Monday, Jun. 21, 1943

Labor Faces the Future

Britain's Labor Party met in annual convention this week. Behind it lay a record of namby-pamby compromises and do-nothing policies. Ahead was a challenge for postwar leadership from the newly glamorized Conservative party of Winston Churchill and Anthony Eden. No call for a jousting match was Labor's first vote: 2,000,243-to-274,000 against breaking the electoral truce -- thereby pledging Labor to support Conservative by-election candidates in all districts won by Conservatives in the last (1935) general election.

This challenge refused, the party turned to another of the most important items on its agenda: the election of a treasurer, who, in effect, becomes the party leader. The candidate most favored in preconvention forecasts was Churchill-admiring Minister of Home Security Herbert Morrison. His leading opponent, who showed surprising strength as delegates convened: brilliant, erratic Arthur Greenwood, former member of the War Cabinet.

Facts to be Faced.

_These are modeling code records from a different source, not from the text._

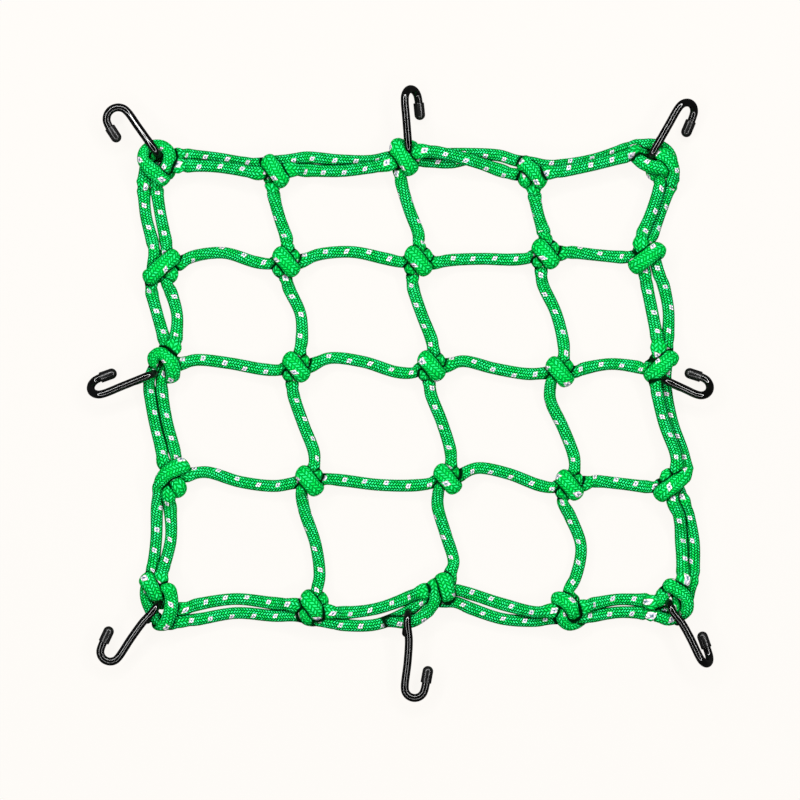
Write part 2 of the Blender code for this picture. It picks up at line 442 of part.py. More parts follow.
def smooth(stops, knot_step, span_step):
    """Points and swells along a smooth curve through the stops."""
    points = [stop.point for stop in stops]
    padded = [2 * points[0] - points[1]] + points + [2 * points[-1] - points[-2]]
    result = [(points[0], stops[0].swell)]
    for index, (first, last) in enumerate(zip(stops, stops[1:])):
        step = knot_step if first.inside or last.inside else span_step
        count = max(1, round((last.point - first.point).length / step))
        for part in range(1, count + 1):
            share = part / count
            swell = first.swell + (last.swell - first.swell) * share
            result.append((curve_point(padded[index:index + 4], share), swell))
    return result


# ---------------------------------------------------------------- hooks
# Where a hook's wire goes into its knot, which way it points (degrees, anticlockwise from +X), how
# far it reaches from there, the radius of its bend, how long the leg after the bend is, on which
# side of the shank that leg lies when looking outward (1 left, -1 right), how far the bend is rolled
# about the shank, how far the leg opens away from it (degrees), how far the bend and the middle of
# the shank lie to the leg's side of the straight line out of the knot, and how far the knot holds
# the bend above the surface.
Hook = namedtuple("Hook", "name x y heading reach bend leg side roll open shift bow rise")
HOOKS = (
    Hook("top_left", -125.7, 124.2, 125.6, 34.0, 6.1, 10.1, 1, 0.0, 2.5, 0.0, 0.0, 5.0),
    Hook("top_middle", 4.7, 124.8, 94.5, 34.0, 5.9, 10.6, -1, 53.0, 2.0, 0.0, 0.0, 0.0),
    Hook("top_right", 130.2, 123.2, 60.2, 35.1, 5.9, 11.6, -1, 40.5, 9.5, 0.0, 0.0, 0.0),
    Hook("left_middle", -127.9, 10.8, 201.9, 34.1, 5.9, 9.5, -1, 43.7, -3.3, 0.0, 0.0, 0.0),
    Hook("right_middle", 136.3, 8.0, 335.5, 25.3, 5.6, 9.4, 1, 32.0, -7.6, 0.0, 0.0, 2.0),
    Hook("bottom_left", -125.6, -108.6, 236.6, 40.7, 5.2, 11.9, -1, 0.0, 8.5, 1.9, 0.8, 5.0),
    Hook("bottom_middle", 4.3, -113.8, 263.8, 44.1, 5.2, 12.6, 1, 0.0, 4.1, 2.4, 1.2, 5.0),
    Hook("bottom_right", 140.0, -108.8, 295.1, 37.2, 5.6, 11.8, 1, 61.0, 11.3, 2.4, 1.0, 0.0),
)
EYE_RADIUS = 5.5            # of the eye's middle line, round one cord
EYE_CENTRE_HEIGHT = 7.7
EYE_TURN = (0, 270)         # the eye runs from its free end, under the cord and up to the shank
EYE_STEP = 30
BEND_PARTS = 6
SHANK_STATIONS = ((0.25, 1.0, 0.2), (0.6, 0.85, 0.1))   # share of the shank, of its bow, mm of lift
TIP_RADIUS = 2.8
TIP_LENGTH = 9.0
TIP_WALL = 1.4              # at the tip's closed end
TIP_STEPS = 12
FLOOR_GAP = 0.1


def hook_path(hook):
    """The wire's middle line, from the eye's free end to the end inside the tip, the tip's far end
    and the way the leg points, mm."""
    angle = math.radians(hook.heading)
    out = Vector((math.cos(angle), math.sin(angle), 0))
    up = Vector((0, 0, 1))
    beside = Vector((-out.y, out.x, 0)) * hook.side
    roll = math.radians(hook.roll)
    spread = math.radians(hook.open)
    across = beside * math.cos(roll) - up * math.sin(roll)
    entry = Vector((hook.x, hook.y, 0)) + SHIFT
    eye = entry + out * EYE_RADIUS + up * EYE_CENTRE_HEIGHT
    path = []
    for degrees in range(EYE_TURN[0], EYE_TURN[1] + 1, EYE_STEP):
        turn = math.radians(-degrees)
        path.append(eye + EYE_RADIUS * (math.cos(turn) * out + math.sin(turn) * up))
    width = hook.bend * (1 + math.cos(spread)) + max(0.0, hook.leg * math.sin(spread))
    shank_height = TIP_RADIUS + FLOOR_GAP + hook.rise + width * math.sin(roll)
    bend = entry + out * (hook.reach - hook.bend) + beside * hook.shift + up * shank_height
    start = path[-1]
    for share, bow, lift in SHANK_STATIONS:
        path.append(start.lerp(bend, share) + beside * hook.bow * bow + up * lift)
    centre = bend + across * hook.bend
    for part in range(BEND_PARTS + 1):
        turn = (math.pi - spread) * part / BEND_PARTS - math.pi / 2
        path.append(centre + hook.bend * (math.cos(turn) * out + math.sin(turn) * across))
    back = across * math.sin(spread) - out * math.cos(spread)
    leg_end = path[-1] + back * hook.leg
    path.append(leg_end - back * (TIP_WALL + WIRE_GAP))
    return path, leg_end, back


# ---------------------------------------------------------------- making the objects
def clear_scene():
    for item in list(bpy.data.objects):
        bpy.data.objects.remove(item, do_unlink=True)


def make_collection(name):
    collection = bpy.data.collections.new(name)
    bpy.context.scene.collection.children.link(collection)
    return collection


def make_material(name, colour, roughness, metallic=0.0, coat=0.0):
    material = bpy.data.materials.new(name)
    material.use_nodes = True
    shader = material.node_tree.nodes["Principled BSDF"]
    shader.inputs["Base Color"].default_value = (*colour, 1.0)
    shader.inputs["Roughness"].default_value = roughness
    shader.inputs["Metallic"].default_value = metallic
    shader.inputs["Coat Weight"].default_value = coat
    material.diffuse_color = (*colour, 1.0)
    return material


def tube(name, path, diameter, sides_level, collection):
    """A round bar along a path of (point, swell) in mm, as a closed mesh in metres."""
    data = bpy.data.curves.new(name, "CURVE")
    data.dimensions = "3D"
    data.bevel_depth = diameter / 2 * MM
    data.bevel_resolution = sides_level
    data.use_fill_caps = True
    data.twist_mode = "MINIMUM"
    spline = data.splines.new("POLY")
    spline.points.add(len(path) - 1)
    for place, (point, swell) in zip(spline.points, path):
        place.co = (*(point * MM), 1.0)
        place.radius = swell
    guide = bpy.data.objects.new(f"{name}_guide", data)
    collection.objects.link(guide)
    bpy.context.view_layer.update()
    evaluated = guide.evaluated_get(bpy.context.evaluated_depsgraph_get())
    mesh = bpy.data.meshes.new_from_object(evaluated)
    bpy.data.objects.remove(guide, do_unlink=True)
    shell = bmesh.new()
    shell.from_mesh(mesh)
    bmesh.ops.remove_doubles(shell, verts=shell.verts, dist=0.00001)
    bmesh.ops.triangulate(shell, faces=shell.faces)
    bmesh.ops.recalc_face_normals(shell, faces=shell.faces)
    shell.to_mesh(mesh)
    shell.free()
    mesh.name = name
    return mesh


def join_meshes(name, meshes, collection):
    """One object that holds the faces of several meshes."""
    whole = bmesh.new()
    for mesh in meshes:
        whole.from_mesh(mesh)
        bpy.data.meshes.remove(mesh)
    data = bpy.data.meshes.new(name)
    whole.to_mesh(data)
    whole.free()
    item = bpy.data.objects.new(name, data)
    collection.objects.link(item)
    return item


def hide_cutter(item):
    item.hide_render = True
    item.display_type = "WIRE"


def box(name, low, high, collection):
    """A plain box between two corners in mm."""
    shape = bmesh.new()
    bmesh.ops.create_cube(shape, size=1.0)
    middle = (low + high) / 2 * MM
    size = (high - low) * MM
    for vertex in shape.verts:
        vertex.co = Vector(part * scale for part, scale in zip(vertex.co, size)) + middle
    data = bpy.data.meshes.new(name)
    shape.to_mesh(data)
    shape.free()
    item = bpy.data.objects.new(name, data)
    collection.objects.link(item)
    return item


def cut_mesh(item, cutter, join_strands=False):
    """Cut one object by another and bake the result; the first cut also joins strands that cross."""
    boolean = item.modifiers.new("cut", "BOOLEAN")
    boolean.operation = "DIFFERENCE"
    boolean.solver = "EXACT" if join_strands else "MANIFOLD"
    boolean.use_self = join_strands
    boolean.object = cutter
    bake_modifiers(item)
    bpy.data.objects.remove(cutter, do_unlink=True)


def bake_modifiers(item):
    evaluated = item.evaluated_get(bpy.context.evaluated_depsgraph_get())
    baked = bpy.data.meshes.new_from_object(evaluated)
    item.modifiers.clear()
    item.data = baked


def keep_outer_body(item):
    """Drop the pockets between the turns of a knot, and any crumb that a cut leaves."""
    shape = bmesh.new()
    shape.from_mesh(item.data)
    bmesh.ops.triangulate(shape, faces=shape.faces)
    bodies = []
    waiting = set(shape.faces)
    while waiting:
        body = [waiting.pop()]
        for face in body:
            for edge in face.edges:
                for other in edge.link_faces:
                    if other in waiting:
                        waiting.remove(other)
                        body.append(other)
        bodies.append(body)
    largest = max(bodies, key=len)
    for body in bodies:
        if body is not largest:
            bmesh.ops.delete(shape, geom=body, context="FACES")
    shape.to_mesh(item.data)
    shape.free()


def make_net(collection, cutters, material):
    """All cords as one body, fused at the knots, flat under the knots and open for the hooks."""
    strands = []
    for number, route in enumerate(ROUTES):
        path = smooth(walk(route), KNOT_STEP, SPAN_STEP)
        strands.append(tube(f"cord_{number}", path, CORD * FACET_GROWTH, NET_SIDES, cutters))
    net = join_meshes("net", strands, collection)
    cut_mesh(net, floor_cutter(-ROUGH_FLOOR, cutters), join_strands=True)
    keep_outer_body(net)
    thinner = net.modifiers.new("fewer_faces", "DECIMATE")
    thinner.ratio = FACE_SHARE
    bake_modifiers(net)
    cut_mesh(net, floor_cutter(0.0, cutters))
    cut_mesh(net, hook_cutter(cutters))
    keep_outer_body(net)
    net.data.name = "net"
    finish(net, material)
    return net


def floor_cutter(height, collection):
    low = Vector((-FLOOR_HALF, -FLOOR_HALF, -CORD))
    high = Vector((FLOOR_HALF, FLOOR_HALF, height))
    cutter = box("floor_cutter", low, high, collection)
    hide_cutter(cutter)
    return cutter


def hook_cutter(collection):
    """The room that the hooks take in the knots, a little wider than their wire."""
    width = (WIRE + 2 * WIRE_GAP) / math.cos(math.pi / WIRE_FACES)
    channels = []
    for hook in HOOKS:
        path, _, _ = hook_path(hook)
        longer = [path[0] + (path[0] - path[1]).normalized() * WIRE_GAP] + path[1:]
        route = [(point, 1.0) for point in longer]
        channels.append(tube(f"channel_{hook.name}", route, width, WIRE_SIDES, collection))
    cutter = join_meshes("hook_cutter", channels, collection)
    hide_cutter(cutter)
    return cutter


def finish(item, material):
    item.data.materials.clear()
    item.data.materials.append(material)
    item.data.shade_smooth()
    item.data.set_sharp_from_angle(angle=math.radians(40))


def make_hook(hook, collection, material):
    path, _, _ = hook_path(hook)
    name = f"hook_{hook.name}"
    mesh = tube(name, [(point, 1.0) for point in path], WIRE, WIRE_SIDES, collection)
    item = bpy.data.objects.new(name, mesh)
    collection.objects.link(item)
    finish(item, material)


def make_tip(hook, collection, material):
    """A rounded cap over the wire's end: a turned profile, from its closed end to its bore."""
    _, leg_end, back = hook_path(hook)
    bore = WIRE / 2 + WIRE_GAP
    profile = [(TIP_RADIUS * math.sin(turn), -TIP_RADIUS * (1 - math.cos(turn)))
               for turn in (math.radians(degrees) for degrees in (0, 35, 65, 90))]
    profile += [(TIP_RADIUS, -TIP_LENGTH), (bore, -TIP_LENGTH), (bore, -TIP_WALL), (0.0, -TIP_WALL)]
    shape = bmesh.new()
    row = [shape.verts.new((radius * MM, 0.0, height * MM)) for radius, height in profile]
    for one, two in zip(row, row[1:]):
        shape.edges.new((one, two))
    name = f"tip_{hook.name}"
    data = bpy.data.meshes.new(name)
    shape.to_mesh(data)
    shape.free()
    item = bpy.data.objects.new(name, data)
    collection.objects.link(item)
    item.location = leg_end * MM
    item.rotation_euler = back.to_track_quat("Z", "Y").to_euler()
    turned = item.modifiers.new("turned", "SCREW")
    turned.steps = TIP_STEPS
    turned.render_steps = TIP_STEPS
    turned.use_merge_vertices = True
    turned.merge_threshold = 0.00001
    turned.use_smooth_shade = True
    data.materials.append(material)


def main():
    clear_scene()
    parts = make_collection("cargo_net")
    cutters = make_collection("cutters")
    cord_green = make_material("cord_green", (0.0, 0.40, 0.07), 0.75)
    coated_black = make_material("coated_black", (0.012, 0.012, 0.013), 0.25, coat=0.5)
    tip_black = make_material("tip_black", (0.015, 0.015, 0.016), 0.5)
    make_net(parts, cutters, cord_green)
    for hook in HOOKS:
        make_hook(hook, parts, coated_black)
        make_tip(hook, parts, tip_black)


main()
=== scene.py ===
"""Looks of the cargo net: braided elastic cord, coated wire hooks and their plastic tips.

The tables are in millimetres, but for the turns of a knot, whose units stand with them. Meshes are in
metres, +Z up.
"""
import math
from collections import namedtuple

import bmesh
import bpy
import numpy as np
from mathutils import Matrix, Quaternion, Vector
from mathutils.kdtree import KDTree


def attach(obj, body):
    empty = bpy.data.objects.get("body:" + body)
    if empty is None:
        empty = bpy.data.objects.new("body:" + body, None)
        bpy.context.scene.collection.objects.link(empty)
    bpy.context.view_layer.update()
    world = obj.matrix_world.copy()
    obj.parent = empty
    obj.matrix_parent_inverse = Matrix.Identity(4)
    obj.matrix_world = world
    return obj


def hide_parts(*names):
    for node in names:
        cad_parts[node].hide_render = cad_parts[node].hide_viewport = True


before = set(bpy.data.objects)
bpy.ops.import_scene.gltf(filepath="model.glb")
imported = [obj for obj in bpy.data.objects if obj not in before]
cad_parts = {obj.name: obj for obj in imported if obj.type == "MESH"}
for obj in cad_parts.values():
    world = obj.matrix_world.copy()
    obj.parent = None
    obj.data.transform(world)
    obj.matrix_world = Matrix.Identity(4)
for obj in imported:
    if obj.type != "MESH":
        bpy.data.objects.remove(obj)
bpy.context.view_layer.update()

MM = 0.001

# ---- driving sizes, mm
CORD = 6.3                  # diameter of the elastic cord
TURN_UNIT = 6.0             # the unit of the knots' tables across the net, mm
KNOT_REACH = 8.4            # from a knot's middle to where a cord leaves it
CORNER_REACH = 11.5         # the same, at the four corner knots
THROUGH_HEIGHT = 1.10       # height of a rim cord inside an edge knot, in cord diameters
SPAN_HEIGHTS = (0.95, 0.64, 0.53, 0.64, 0.95)   # along a span, in cord diameters
SPAN_STATIONS = (0.25, 0.5, 0.75)
WIRE = 4.2                  # diameter of the coated hook wire
WIRE_GAP = 0.35             # room between the wire and the inside of its tip

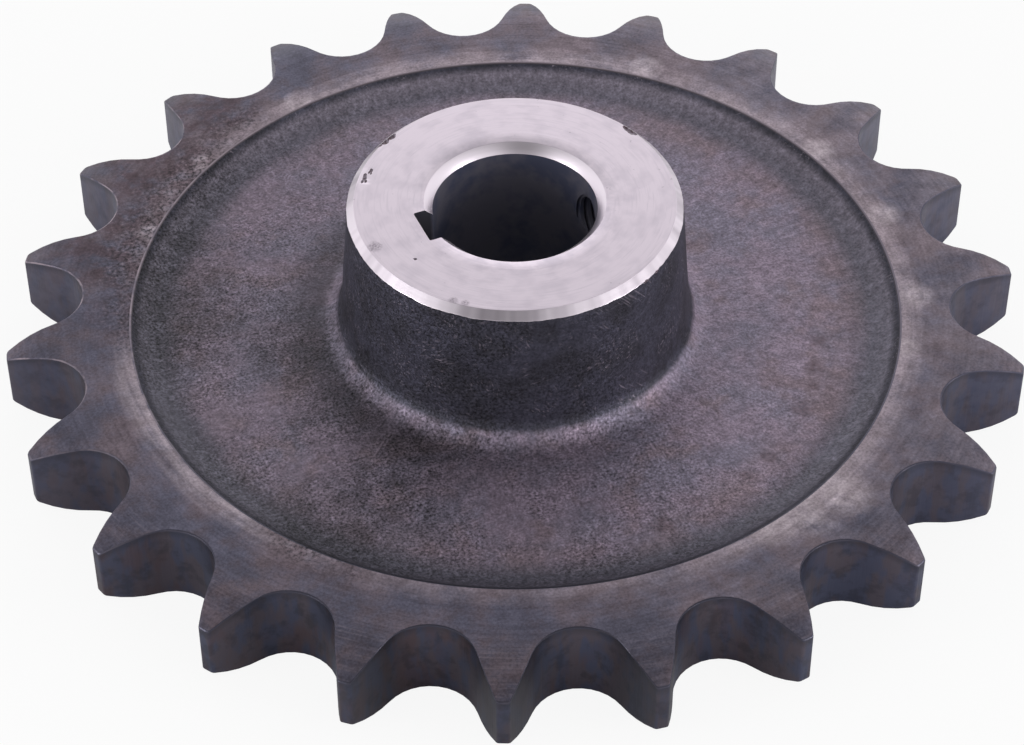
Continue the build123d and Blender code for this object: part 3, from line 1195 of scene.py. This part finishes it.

To set the convention's stage, vinegary Labor M. P. Aneurin Bevan wrote an open letter in his weekly Tribune "To Any Labor Delegate":

"The Labor Party . . . articulates through its industrial and political activities the aspirations and traditions of the ordinary people of Britain. . . . There is nothing more damaging to democratic politics than to talk big and then act small. Labor has been doing that now for many years and the result is cynical contempt among large numbers of workers."

Herbert Morrison, who has a way with words, seemed to agree with Bevan, seemed prepared to give Laborites the leadership they have so long lacked. Said he : "For us it is leadership or decay. . . . [Membership] figures show the absolute necessity for our Party, if it wishes to get its policies carried out, to gain the support of great numbers outside its own ranks. . . . This will not be done by reiterating the platitudes of the Party meeting hall. ... It is not enough to get up and thump the table and talk about the socialization of all the means of production, distribution and exchange. I have done my share of that in my time; you could always count on a cheer of some sort. But it doesn't begin to get near the real problem of how to act and when. . .

"Let this fact be faced: the other Parties are not so far behind as they were. . . . We want a policy of full employment. . . . This country, patient, reasonable, politically mature, ready to compromise though it may be, will not again be patient with the miserable spectacle of dole-fed millions eating out their hearts and wasting their lives on the street corners."

Predictable Future. These truths were equally known to Winston Churchill and Anthony Eden; and Churchill and Eden seemed equally as ready as Morrison to face them and act accordingly. The immediate home-front political trend within the United Kingdom, therefore, seemed predictable: Churchill, Eden and the Labor Party will continue their coalition government until the war is won, then Labor will either challenge Churchill's Conservatives for state power, or demand that a Laborite step up to lead a peacetime coalition government of Conservatives and Laborites.